No. macOS does not provide native multi-touch support for external displays, so Logic Pro users must install and maintain third-party drivers. These can deliver usable gesture control but may break after major OS updates and require periodic recalibration. Windows users with FL Studio avoid this extra layer entirely.

How Do You Manage Cables When Rolling the Monitor Between Rooms?

Most users rely on long, high-quality HDMI and USB-C cables routed along baseboards or overhead tracks. For occasional wireless casting, keep expectations realistic—latency is acceptable for reference playback or lyrics display but too high for real-time fader rides or MIDI editing. Planning cable paths during studio layout is essential.

Is a 32-Inch 4K Rolling Monitor Too Large for Small Project Studios?

It depends on floor space. The stand requires roughly 80 cm of clear width to maneuver safely. In very compact rooms the monitor can become an acoustic liability if it cannot be rolled fully out of the speaker path. Measure your workflow routes before purchase; a 27-inch model may be more practical in tight spaces.

Can the MegPad Replace a Dedicated Studio Monitor for Mixing?

No. It is designed as a secondary session and plugin screen, not a primary listening monitor. Its value lies in being moved out of the acoustic field during critical mixing passes. Rely on properly positioned, calibrated studio monitors for final tonal decisions.
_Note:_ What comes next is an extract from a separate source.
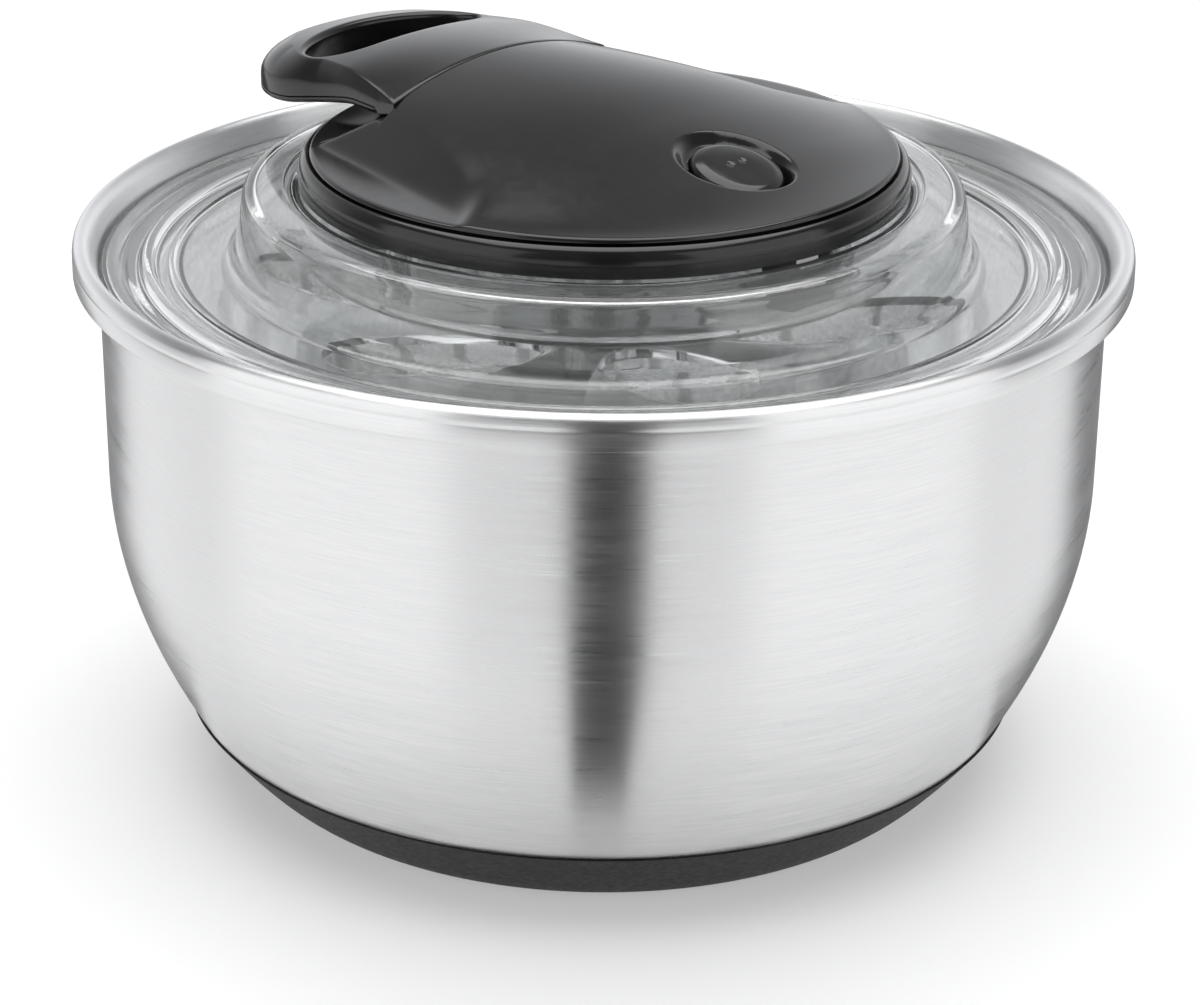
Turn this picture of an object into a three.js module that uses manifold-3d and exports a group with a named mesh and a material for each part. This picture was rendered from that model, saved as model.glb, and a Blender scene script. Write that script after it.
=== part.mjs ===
// A salad spinner: steel bowl, slotted basket, clear lid, and a pull-cord drive under a domed cover.
// Millimetres, +Z up. The origin is the middle of the foot, on the table. The pull handle points to -X
// and the brake button sits towards +X. The outside is symmetric about the XZ plane; the cord's run,
// the ratchet, the recoil spring and the cover screws are not.
import * as THREE from 'three';
import { mergeVertices } from 'three/addons/utils/BufferGeometryUtils.js';
import Module from 'manifold-3d';

const wasm = await Module();
wasm.setup();

// ---- driving dimensions -------------------------------------------------------------------------
const ROUND = 36; // facets round every large turned piece
const SMALL = 16; // facets round a small turned piece
const GAP = 0.3; // clearance between neighbouring pieces

const BOWL_R = 123.8; // outside radius of the bowl's upright wall
const BOWL_BEND_Z = 78; // below this height the wall curves in
const RIM_R = 130; // outside radius of the rolled rim
const RIM_CREST_Z = 138.7;
const STEEL = 0.9; // sheet thickness
const FOOT_TOP_Z = 18.4;
const FLOOR_Z = 3.2; // underside of the bowl's floor

const LID_Z = 130.6; // top face of the lid's low annulus
const LID_WALL = 2;
const PLATEAU_Z = 149.5; // top face of the lid's raised ring
const PLATEAU_R = 87.2;
const WELL_R = 72.4; // inside radius of the well that holds the drive
const WELL_FLOOR_Z = 134;

const RING_R = 75; // outside radius of the black base ring
const RING_TOP_Z = 156.7;
const COVER_R = 72; // outside radius of the dome cover
const COVER_SEAT_Z = 157;
const COVER_WALL = 2.2;
const LEDGE_Z = 157.9; // flat ledge of the cover inside the ring
const SEAM_X = -35; // the upright joint between cover and handle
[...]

When Should a Producer Choose an iPad Over the MegPad?

Choose an iPad when your needs are limited to macro transport commands, basic level adjustments, or reference playback in acoustically sensitive spaces where even a movable large screen would create reflections. The MegPad is the better choice when you require full DAW visibility, detailed waveform editing, or multi-touch plugin control at the performance position.